::: Stored rows
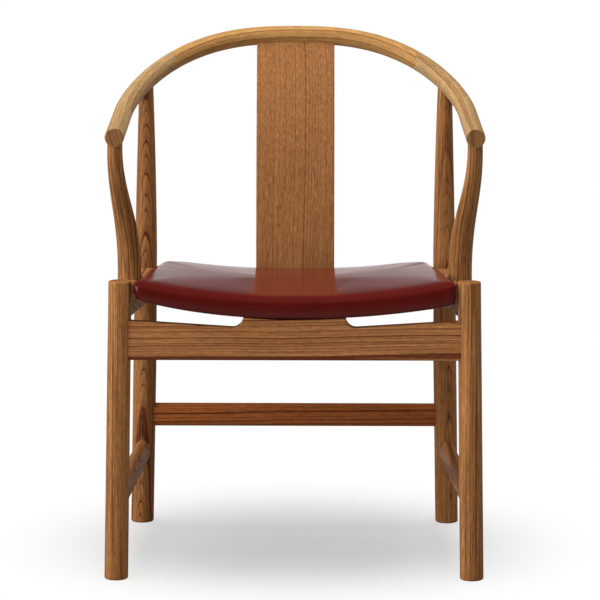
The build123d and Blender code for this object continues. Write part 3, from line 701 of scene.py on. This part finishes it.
def swell(piece, still):
    """Blows the slack leather up over its foam as cloth, then keeps the shape."""
    held = piece.vertex_groups.new(name="held")
    held.add(still, 1.0, "REPLACE")
    cloth = piece.modifiers.new("swell", "CLOTH")
    leather = {
        "quality": 6,
        "mass": 0.4,
        "tension_stiffness": 60,
        "compression_stiffness": 60,
        "shear_stiffness": 30,
        "bending_stiffness": 4,
        "use_pressure": True,
        "uniform_pressure_force": 4,
        "vertex_group_mass": "held",
    }
    for name, value in leather.items():
        setattr(cloth.settings, name, value)
    cloth.settings.effector_weights.gravity = 0
    cloth.point_cache.frame_start, cloth.point_cache.frame_end = 1, swell_frames
    scene = bpy.context.scene
    for frame_number in range(1, swell_frames + 1):
        scene.frame_set(frame_number)
    blown = piece.evaluated_get(bpy.context.evaluated_depsgraph_get()).data
    moves = [moved.co - point.co for point, moved in zip(piece.data.vertices, blown.vertices)]
    largest = max(move.length for move in moves)
    for point, move in zip(piece.data.vertices, moves):
        point.co = point.co + move * min(swell_limit / largest, 1.0)
    piece.modifiers.remove(cloth)
    piece.vertex_groups.remove(held)
    scene.frame_set(1)


def glossy_leather():
    """Smooth aniline-dyed hide: deep colour, fine pebble grain and a waxed gloss."""
    material = bpy.data.materials.new("burgundy_leather")
    material.use_nodes = True
    tree = material.node_tree
    shader = tree.nodes["Principled BSDF"]
    shader.inputs["Specular IOR Level"].default_value = 0.25
    place = put(tree, "TexCoord").outputs["Object"]
    blot_scale, fine_scale, pebble_scale = 22.0, 420.0, 900.0
    waxed, waxed_swing, fine_height = 0.14, 0.08, 0.6
    blots = noise(tree, stretch(tree, place, blot_scale, blot_scale, blot_scale), 4.0)
    fine = noise(tree, stretch(tree, place, fine_scale, fine_scale, fine_scale), 2.0)
    cells = put(tree, "TexVoronoi", {"Vector": place, "Scale": pebble_scale}, feature="SMOOTH_F1")
    dye = blend(tree, blots, paint(79, 14, 9), paint(92, 20, 15))
    tree.links.new(dye, shader.inputs["Base Color"])
    shader.inputs["Sheen Weight"].default_value = 0.14
    shader.inputs["Sheen Roughness"].default_value = 0.4
    shader.inputs["Sheen Tint"].default_value = paint(216, 90, 78)
    tree.links.new(plus(tree, waxed, fine, waxed_swing), shader.inputs["Roughness"])
    height = plus(tree, cells.outputs["Distance"], fine, fine_height)
    bump = put(tree, "Bump", {"Strength": 0.08, "Distance": 0.0003, "Height": height})
    tree.links.new(bump.outputs[0], shader.inputs["Normal"])
    return material


pad_mesh, still_points = seat_mesh("seat_pad")
seat = show("seat_pad", pad_mesh, glossy_leather())
swell(seat, still_points)
seat.modifiers.new("smooth", "SUBSURF").levels = 1
seat.modifiers["smooth"].render_levels = 1
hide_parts("seat_cover", "seat_foam")

# The shell's thin veneers show as close, faint lines.
finish_node("seat_shell", oiled_wood(
    "shell_plywood_wood", paint(208, 172, 128), paint(168, 128, 84), (0.0, -3.0, 0.0),
    along="X", ring_width=0.0015, rings=0.5))

# Black lining cloth under the seat, stretched flat and stapled through its turned-in edges.
lining_margin = 0.054
lining_thickness = 0.001
lining_below = 0.0003


def lining_mesh():
    """Thin curved sheet that follows the seat's underside."""
    across, back = 40, 32
    points, faces = [], []
    front, rear = seat_front_y + lining_margin, seat_rear_y - lining_margin
    for layer in (0, 1):
        for j in range(back + 1):
            y = front + (rear - front) * j / back
            for i in range(across + 1):
                x = (seat_half_width(y) - lining_margin) * (2 * i / across - 1)
                z = seat_height(x, y, False) - lining_below + layer * lining_thickness
                points.append((x, y, z))
    row = across + 1
    layer = row * (back + 1)
    for j in range(back):
        for i in range(across):
            a = j * row + i
            quad = (a, a + 1, a + 1 + row, a + row)
            faces.append(quad[::-1])
            faces.append(tuple(k + layer for k in quad))
    edge = list(range(across)) + [across + j * row for j in range(back)]
    edge += [back * row + across - i for i in range(across)]
    edge += [(back - j) * row for j in range(back)]
    for k, a in enumerate(edge):
        b = edge[(k + 1) % len(edge)]
        faces.append((a, b, b + layer, a + layer))
    mesh = bpy.data.meshes.new("lining")
    mesh.from_pydata(points, [], faces)
    mesh.shade_smooth()
    mesh.set_sharp_from_angle(angle=crease)
    return mesh


def lining_cloth():
    """Thin matt black woven cloth."""
    material = bpy.data.materials.new("lining_cloth")
    material.use_nodes = True
    tree = material.node_tree
    shader = tree.nodes["Principled BSDF"]
    place = put(tree, "TexCoord").outputs["Object"]
    thread_scale = 260.0
    threads = {"Vector": place, "Scale": thread_scale}
    warp, weft = (
        put(tree, "TexWave", threads, bands_direction=way).outputs["Fac"] for way in "XY"
    )
    weave = calc(tree, "MULTIPLY", warp, weft)
    black = blend(tree, weave, paint(22, 22, 23), paint(48, 47, 47))
    tree.links.new(black, shader.inputs["Base Color"])
    tree.links.new(plus(tree, 0.8, weave, 0.1), shader.inputs["Roughness"])
    bump = put(tree, "Bump", {"Strength": 0.3, "Distance": 0.0003, "Height": weave})
    tree.links.new(bump.outputs[0], shader.inputs["Normal"])
    return material


lining = show("lining", lining_mesh(), lining_cloth())
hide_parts("seat_lining")

# ---------------------------------------------------------------- studio
# A pale floor and a white room, with a large soft light overhead and a larger one from the
# upper left. What is seen directly and what is mirrored have brightnesses of their own.
floor_half = 9
floor_seen, floor_lit = (0.95, 0.95, 0.95, 1.0), (0.50, 0.50, 0.50, 1.0)
shadow_white, shadow_near, shadow_far = 0.44, 0.18, 0.52
mirrored_white_from, mirrored_white_to = 0.2, 2.0
room_light, room_glow = 0.38, 0.03
wall_height, wall_loss, wall_from, wall_to = 0.13, 0.95, -0.1, 0.6

floor_mesh = bpy.data.meshes.new("floor")
corners = [(x * floor_half, y * floor_half, 0) for x, y in ((-1, -1), (1, -1), (1, 1), (-1, 1))]
floor_mesh.from_pydata(corners, [], [(0, 1, 2, 3)])
floor = bpy.data.objects.new("floor", floor_mesh)
bpy.context.scene.collection.objects.link(floor)
floor_paint = bpy.data.materials.new("floor_paint")
floor_paint.use_nodes = True
tree = floor_paint.node_tree
shader = tree.nodes["Principled BSDF"]
shader.inputs["Roughness"].default_value = 0.9
shader.inputs["Specular IOR Level"].default_value = 0.0
rays = put(tree, "LightPath").outputs
pale = blend(tree, rays["Is Camera Ray"], floor_lit, floor_seen)
tree.links.new(pale, shader.inputs["Base Color"])
white = put(tree, "Emission", {"Color": (1.0, 1.0, 1.0, 1.0), "Strength": 1.0})
place = put(tree, "TexCoord").outputs["Object"]
behind = step(tree, parts(tree, place)[1], mirrored_white_from, mirrored_white_to)
away = step(tree, length(tree, place), shadow_near, shadow_far)
near_white = plus(tree, shadow_white, away, 1 - shadow_white)
share = calc(tree, "MULTIPLY", rays["Is Camera Ray"], near_white)
share = calc(tree, "MAXIMUM", share, calc(tree, "MULTIPLY", rays["Is Glossy Ray"], behind))
mix = put(tree, "MixShader", {0: share, 1: shader.outputs[0], 2: white.outputs[0]})
tree.links.new(mix.outputs[0], tree.nodes["Material Output"].inputs["Surface"])
floor_mesh.materials.append(floor_paint)

world = bpy.data.worlds.new("room")
world.use_nodes = True
bpy.context.scene.world = world
tree = world.node_tree
tree.nodes["Background"].inputs["Color"].default_value = (1.0, 1.0, 1.0, 1.0)
rays = put(tree, "LightPath").outputs
way = parts(tree, put(tree, "TexCoord").outputs["Generated"])
backdrop = plus(tree, 1.0, step(tree, way[2], 0.0, wall_height), -wall_loss)
backdrop = calc(tree, "MULTIPLY", backdrop, step(tree, way[1], wall_from, wall_to))
mirrored = calc(tree, "MAXIMUM", rays["Is Glossy Ray"], rays["Is Transmission Ray"])
glow = calc(tree, "ADD", backdrop, room_glow)
strength = put(tree, "Mix", {0: mirrored, 2: room_light, 3: glow}).outputs[0]
strength = calc(tree, "MAXIMUM", rays["Is Camera Ray"], strength)
tree.links.new(strength, tree.nodes["Background"].inputs["Strength"])


def soft_light(name, place, aim, size, power):
    """Square soft light that faces a point."""
    lamp = bpy.data.lights.new(name, "AREA")
    lamp.size = size
    lamp.energy = power
    lamp_object = bpy.data.objects.new(name, lamp)
    lamp_object.location = place
    toward = Vector(aim) - Vector(place)
    lamp_object.rotation_euler = toward.to_track_quat("-Z", "Y").to_euler()
    bpy.context.scene.collection.objects.link(lamp_object)
    return lamp_object


overhead = soft_light("overhead", (-0.1, -0.2, 2.9), (0.0, 0.0, 0.4), 2.6, 60.0)
overhead.visible_glossy = False
key = soft_light("left_key", (-4.8, -2.3, 2.2), (0.0, 0.0, 0.5), 4.0, 260.0)
key_leaves_out = bpy.data.collections.new("key_leaves_out")
key_leaves_out.objects.link(floor)
key_leaves_out.collection_objects[0].light_linking.link_state = "EXCLUDE"
key.light_linking.receiver_collection = key_leaves_out

camera_sensor, camera_lens = 36.0, 191.04
camera_place = (0.0081, -5.0, 1.149)
camera_dip, camera_roll = 8.61, 0.15
camera_data = bpy.data.cameras.new("camera")
camera_data.sensor_width = camera_sensor
camera_data.lens = camera_lens
camera = bpy.data.objects.new("camera", camera_data)
camera.location = camera_place
tilt = Matrix.Rotation(radians(90 - camera_dip), 3, "X")
roll = Matrix.Rotation(radians(camera_roll), 3, "Z")
camera.rotation_euler = (tilt @ roll).to_euler()
bpy.context.scene.collection.objects.link(camera)
bpy.context.scene.camera = camera
bpy.context.scene.view_settings.view_transform = "Standard"
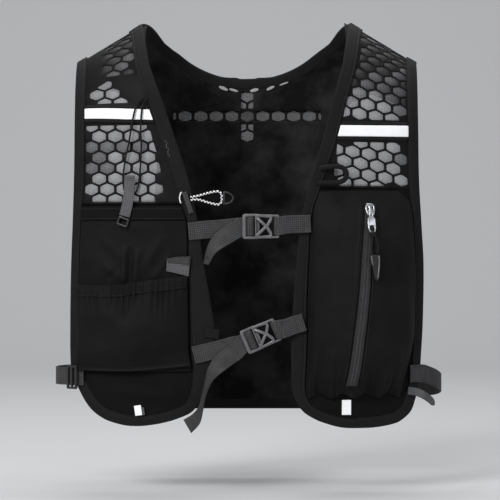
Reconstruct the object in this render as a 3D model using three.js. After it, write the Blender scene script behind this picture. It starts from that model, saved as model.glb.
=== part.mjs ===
::::::
Exercise:
Each line above that includes "Blender" should be shown.

Result of this task:
The build123d and Blender code for this object continues. Write part 3, from line 701 of scene.py on. This part finishes it.
Reconstruct the object in this render as a 3D model using three.js. After it, write the Blender scene script behind this picture. It starts from that model, saved as model.glb.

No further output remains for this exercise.